Benefits of Software Inspection:

Software inspection is a very crucial phase of software development cycle, which assists testers in detecting all the discrepancies in the software. By performing inspection on the developing software, testers and developers can ensure its quality and functionality. The main benefit of software inspection is that it can be applied early in the software development process. Moreover, it will help testers in validating whether the software is developed as per the client’s demand or not. Other benefits of software inspection are:

  • Finds defects or faults.
  • Improves quality, such as coding style, best practices, and more.
  • Assists with debugging.
  • Educates and trains developers.
  • Communication is improved.
  • Collects data for metrics.

Conclusion:

Inspecting a software for errors and defects is the most sensible way of ensuring a products quality and productiveness.
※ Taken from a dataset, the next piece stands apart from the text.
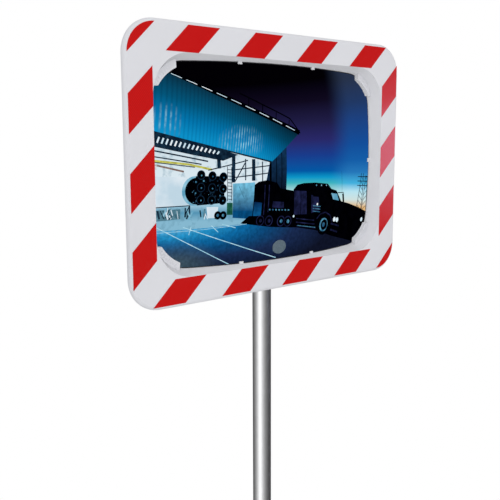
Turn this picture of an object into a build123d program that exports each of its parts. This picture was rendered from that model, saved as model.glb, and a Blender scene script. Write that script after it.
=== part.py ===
from build123d import *
from math import cos, radians, sin, tan
import os

# Convex observation mirror: a framed spherical mirror head on a tilting bracket,
# a swivel clamp, a stop collar and a bolt-down tubular post.
# Millimetres, +Z up. The mirror faces -Y. The origin is on the floor, on the post's axis.

# ---- post ----
TUBE_R = 21.2            # 42.4 mm outside diameter
TUBE_WALL = 2.6
TUBE_LENGTH = 2000.0
BASE_SIZE = 250.0
BASE_THICK = 10.0
BASE_CORNER_R = 20.0
ANCHOR_PITCH = 190.0
ANCHOR_HOLE_R = 7.0
GUSSET_HEIGHT = 90.0
GUSSET_REACH = 98.0      # from the post's axis
GUSSET_THICK = 5.0
GUSSET_TOE = 12.0
GUSSET_TOP = 14.0        # width of the gusset's top
WELD_LEG = 5.0
CAP_RISE = 5.0
CAP_ROUND = 3.5
CAP_PLUG = 22.0
CAP_WALL = 2.0
PLATE_EDGE = 1.2

# ---- mirror head; depths are measured backwards from the frame's face ----
HEAD_Z = 1895.0          # height of the head's centre
FACE_Y = -71.5           # the frame's face, in front of the post's axis
FRAME_W = 735.0
FRAME_H = 540.0
FRAME_CORNER_R = 65.0
FRAME_DEPTH = 12.0
FRAME_FRONT_ROUND = 8.0
FRAME_REAR_ROUND = 2.5
FRAME_WALL = 3.0
POCKET_W = 620.0         # the recess at the face
POCKET_H = 427.0
POCKET_CORNER_R = 82.0
POCKET_DRAFT = 21.8      # degrees
POCKET_REACH = 60.0
WINDOW_W = 568.0         # the opening behind the pane
WINDOW_H = 384.0
WINDOW_CORNER_R = 60.0

PANE_R = 1800.0          # radius of the reflecting sphere
PANE_APEX = 2.4          # depth of its foremost point
PANE_THICK = 3.0
GASKET_THICK = 2.0
LEDGE_THICK = 2.0
FIT = 0.3                # gap between the recess and what is set into it
PANE_GAP = 2.3           # gap between the recess and the pane, filled by the edge seal
SEAL_DROP = 0.4          # the edge seal stops this far below the pane's face

# ---- retainers on the pane ----
LIP_RISE = 11.0
LIP_ARC_R = 90.0
LIP_ARC_X = 210.0
LIP_ARC_Z = 105.0
LIP_END_X = 248.0
LIP_END_Z = 152.0
LIP_RIM = 3.0
LIP_RIB_RISE = 0.9
LIP_RIB_WIDTH = 1.4
LIP_RIB_LENGTH = 6.5
LIP_RIB_STEP = 3.5       # degrees
LIP_RIB_FIRST = 33.0
LIP_RIB_COUNT = 9
TAB_W = 9.0
TAB_REACH = 6.0
TAB_RISE = 2.5
TAB_X = 100.0

# ---- stripes ----
BAND_W = 722.0           # outside of the striped band
BAND_H = 527.0
BAND_WIDTH_SIDE = 51.0
BAND_WIDTH_TOP = 50.0
BAND_CORNER_R = 58.0
STRIPE_W = 72.0          # along the frame's edge
STRIPE_FIRST = 495.0     # offset of the outermost 45-degree edge from the centre
STRIPE_PITCH_TOP = 160.0
STRIPE_PITCH_SIDE = 143.0
CORNER_STRIPE = 567.0
FILM = 0.35

# ---- badge ----
BADGE_RX = 18.5
BADGE_RZ = 15.0
BADGE_Z = -180.0
BADGE_THICK = 1.5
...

Inspection not only validates software’s effectiveness, but also saves ample time, effort, and cost that would have been spent in resolving issues and doing rework. With the assistance of this formal process, software developers can develop a software, while making sure that each and every phase of development is inspected properly and that no defects or discrepancies are left undetected by the testers and developers. From code base errors to defects found before the product release, all discrepancies can be monitored and resolved through proper inspection. The biggest advantage of inspection is that, it can be applied during the early stages of Software Development Life Cycle (SDLC), which allows developers to detect defects as soon as possible. All these factors and advantages have made peer review a valuable part of software engineering practice and has made inspection a crucial stage of Software Development Life Cycle (SDLC).